Question

How do you use the limit comparison test to determine if `Sigma n/((n+1)2^(n-1))` from `[1,oo)` is convergent or divergent?

Answer 1

`sum_(n=1)^oon/((n+1)2^(n-1))`

Rewriting this:

`=sum_(n=1)^oon/(n+1)1/(2^(n-1))=sum_(n=1)^oon/(n+1)1/(2^n/2)=sum_(n=1)^oon/(n+1)2/2^n`

Bringing the `2` out and noticing that `1/2^n=(1/2)^n`:

`=2sum_(n=1)^oon/(n+1)(1/2)^n`

We should recognize that `sum_(n=1)^oo(1/2)^n` is a geometric series, and since `1/2<1`, we know this series will converge.

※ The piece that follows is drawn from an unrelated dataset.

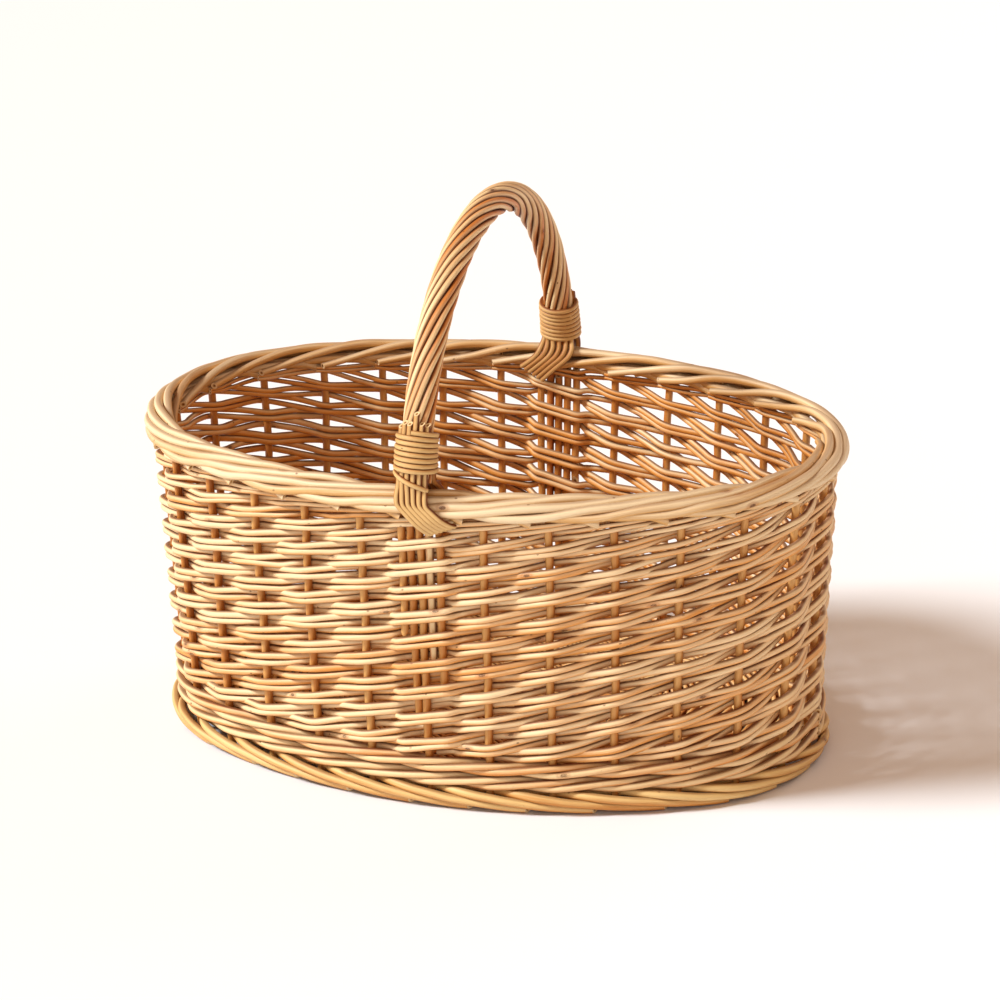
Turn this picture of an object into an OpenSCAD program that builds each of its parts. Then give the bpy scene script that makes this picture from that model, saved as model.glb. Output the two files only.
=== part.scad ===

Also note that when `n>0`, all terms of `n/(n+1)<1`. This means we can say that:

`n/(n+1)(1/2)^n<=(1/2)^n`

We can now use the direct comparison test. Since `sum_(n=1)^oo(1/2)^n` converges, and `n/(n+1)(1/2)^n<=(1/2)^n`, we know that `sum_(n=1)^oon/(n+1)(1/2)^n` converges as well.

Thus `2sum_(n=1)^oon/(n+1)(1/2)^n=sum_(n=1)^oon/((n+1)2^(n-1))` is convergent.